Le premier KC-46A a été livré à l’US Air Force en janvier 2019. Soit avec plus d’un an de retard. Seulement, les livraisons ont ensuite été suspendues en raison de problèmes de qualité, des corps étrangers ayant été détectés dans certains compartiments des appareils reçus. En outre, neuf paramètres critiques que Boeing doit régler au plus vite ont été identifiés.

Cela étant, le général Lyons s’était dit ouvert à l’idée de recourir à des opérateurs privés pour remédier à ces retards. D’ailleurs, Airbus et Lockheed-Martin avaient sans doute vu le coup venir en annonçant, en 2018, leur association pour proposer au Pentagone « des services » reposant sur l’A330 MRTT [appelé KC-45 outre-Atlantique] afin de « remédier aux déficits capacitaires identifiés et de satisfaire aux exigences des ravitailleurs de nouvelle génération, capables d’opérer dans les environnements complexes des futurs théâtres d’opérations. »

Mais, selon le site spécialisté Military.com, le général John Pletcher, un responsable de la planification budgétaire, a défendu le retrait des KC-135 et des KC-10 et estimé que l’US Air Force « devait prendre des risques ».

« Pour essayer de nous assurer que nous avons les capacités dont nous avons besoin à l’avenir, nous allons devoir prendre des risques », en effet affirmé le général Pletcher. « Nous ne pouvons pas continuer à financer tout ce que nous faisons aujourd’hui sans avoir à faire des choix difficiles », a-t-il ajouté.
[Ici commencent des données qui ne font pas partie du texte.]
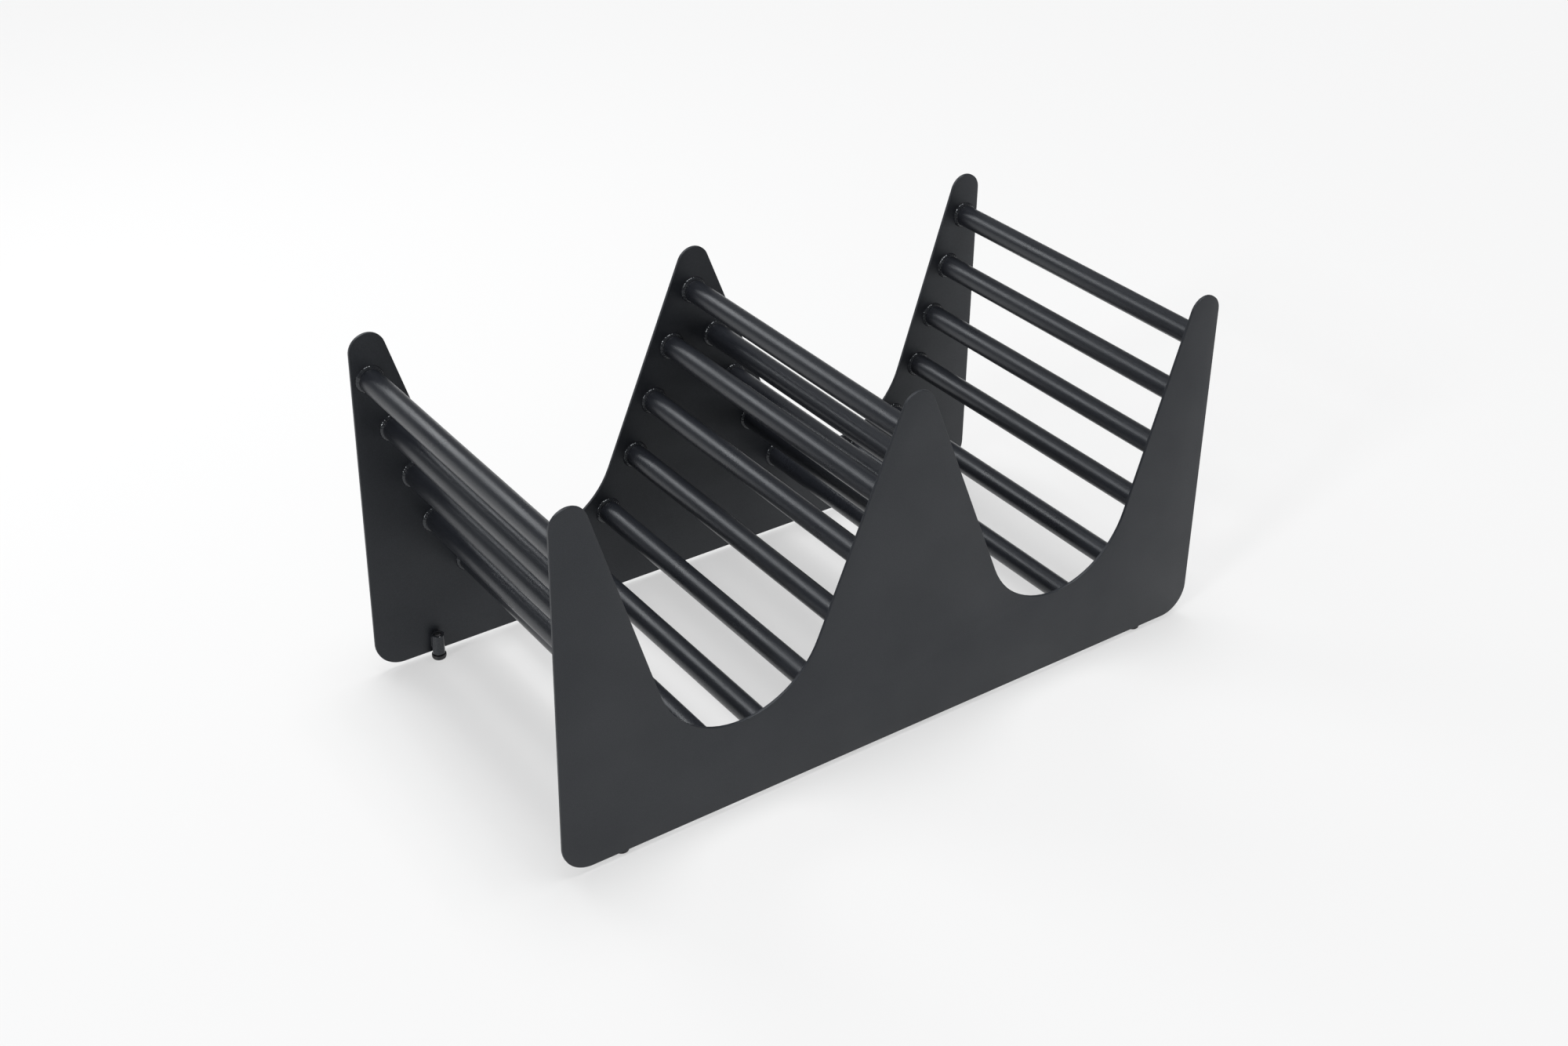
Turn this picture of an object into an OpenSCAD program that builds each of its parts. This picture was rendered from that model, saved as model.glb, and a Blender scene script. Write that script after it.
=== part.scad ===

On verra ce qu’en dira le Congrès lors des débats budgétaires…

Reste que ces tensions sur le ravitaillement en vol pourraient avoir des conséquences pour l’opération française Barkhane, l’appui américain dans ce domaine étant primordial pour permettre aux Mirage 2000D d’évoluer dans une zone aussi étendue que l’Europe.

Sur ce point, et alors que le Pentagone revoit actuellement ses déploiements outre-mer, le général Stephen Townsend, le chef de l’US AFRICOM [commandement pour l’Afrique, ndlr] a récemment suggéré que la France pourrait se tourner vers ses partenaires européens pour les missions de ravitaillement en vol et de transport aérien.